Boris Johnson will review the UK’s coronavirus lockdown with his cabinet later, after suggesting some rules could be eased from Monday.
By law the government must review the restrictions every three weeks, and Thursday marks the latest deadline.
The prime minister will address the nation at the weekend to outline plans for the next stage of the lockdown.
It is understood the “stay at home” message could be scrapped, with ministers keen to restart the economy.
Mr Johnson will chair a meeting of his top team later to discuss the lockdown restrictions, which were introduced more than six weeks ago on 23 March.
However, major announcements on any changes are not expected until Sunday, when the prime minister will make a statement.
While the lockdown is largely expected to stay in place, Mr Johnson has suggested some measures could start being eased on Monday.
“We want, if we possibly can, to get going with some of these measures on Monday,” he told Prime Ministers’ Questions.
“It would be a good thing if the people had an idea of what’s coming the following day, that’s why I think Sunday, the weekend, is the best time to do it.”
But Mr Johnson also said the government had to be sure any changes to the restrictions were backed by data, and “that data is coming in continuously over the next few days”.
No 10 said that “it is not going to be a case of flicking a switch” to lift all measures at once, and instead “people will have to prepare for a different type of normal”.
Scotland’s First Minister, Nicola Sturgeon, has already indicated she is unlikely to announce immediate or significant changes.
She has unveiled a paper on the options being considered – including relaxing rules on daily exercise or allowing people to meet with a small social “bubble”.
Lockdown ‘to continue’
BBC Newsnight’s political editor, Nicholas Watt, said although final decisions were yet to be taken, it was likely the current lockdown would continue “for another three weeks or so”.
He suggested there might be “a big focus on the outside” – for example allowing more exercise outside or more work on construction sites.
The correspondent added that Mr Johnson might also say that face coverings – not medical face masks – could be used by the public in some circumstances.
BBC political editor Laura Kuenssberg said the government’s “stay at home” message – which it has pushed since the lockdown began on 23 March – is “on the way out”.

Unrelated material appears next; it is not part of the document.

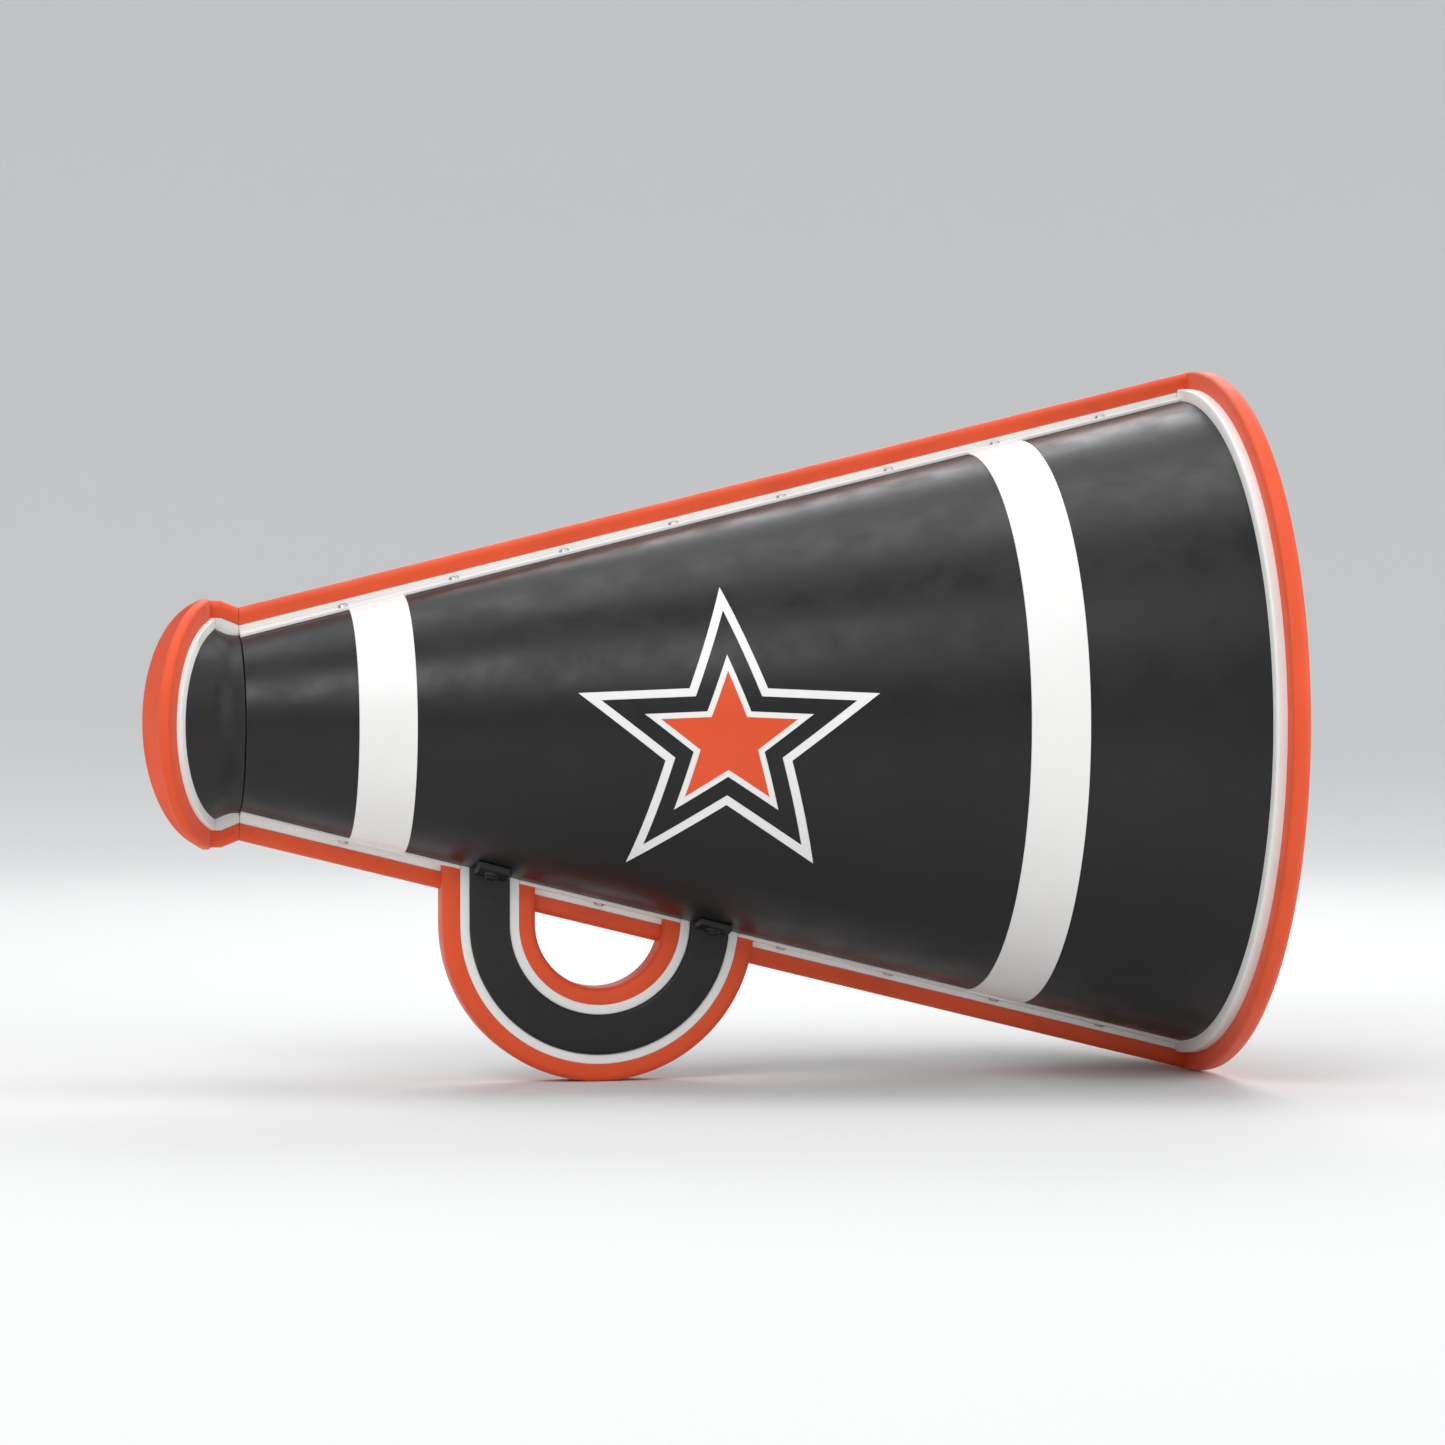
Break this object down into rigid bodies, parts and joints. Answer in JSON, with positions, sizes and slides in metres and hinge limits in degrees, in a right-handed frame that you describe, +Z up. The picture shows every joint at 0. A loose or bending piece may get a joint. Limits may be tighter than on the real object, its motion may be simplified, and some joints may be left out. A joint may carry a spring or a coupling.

Public Health England also said it was “reviewing all communications materials in anticipation of moving to the next phase of the government campaign”.
It comes as the UK became the first country in Europe to record more than 30,000 people dying with coronavirus.
Latest government figures showed 30,076 people have now died in hospitals, care homes and the wider community after testing positive, up by 649 from the day before.
The UK now has the second-highest number of recorded coronavirus deaths in the world, behind the United States.
Speaking on ITV’s Peston programme, Justice Secretary Robert Buckland said making international comparisons was “not constructive or helpful until we have had the time and space to comb through the data”.
The UK’s latest figures also showed deaths in care homes continued to rise, even as hospital deaths had fallen. Mr Johnson said he “bitterly regrets” the crisis in care homes and the government was “working very hard” to tackle it.
Meanwhile, the UK missed its testing target of 100,000 a day four days in a row. The government initially reached the target at the end of April, but Wednesday’s figures showed the lowest number of daily tests in a week.
Opposition MPs including Labour deputy leader Angela Rayner said the “consistent downward trend” of testing was “really not good enough”.
“It doesn’t inspire confidence to start easing lockdown,” she said on Twitter.
Mr Johnson has now announced a new target, of 200,000 tests a day by the end of May.
Downing Street said the new target, unlike the previous goal, was related only to capacity – rather than the actual number carried out everyday.
In other developments:
- Thousands of private renters who have lost their jobs could be at risk of homelessness, according to local councils across England
- Concerns have been raised about the wellbeing of babies born in lockdown, as parents struggle without the usual support networks
- US President Donald Trump says the coronavirus pandemic is the “worst attack” the country has ever suffered, hitting the US even harder than the Japanese bombing of Pearl Harbor in World War Two, or the 9/11 attacks
- Dairy farmers in England can apply for up to £10,000 under a scheme to support the industry
- A new artwork by Banksy reflecting on the work of NHS staff has appeared at Southampton General Hospital.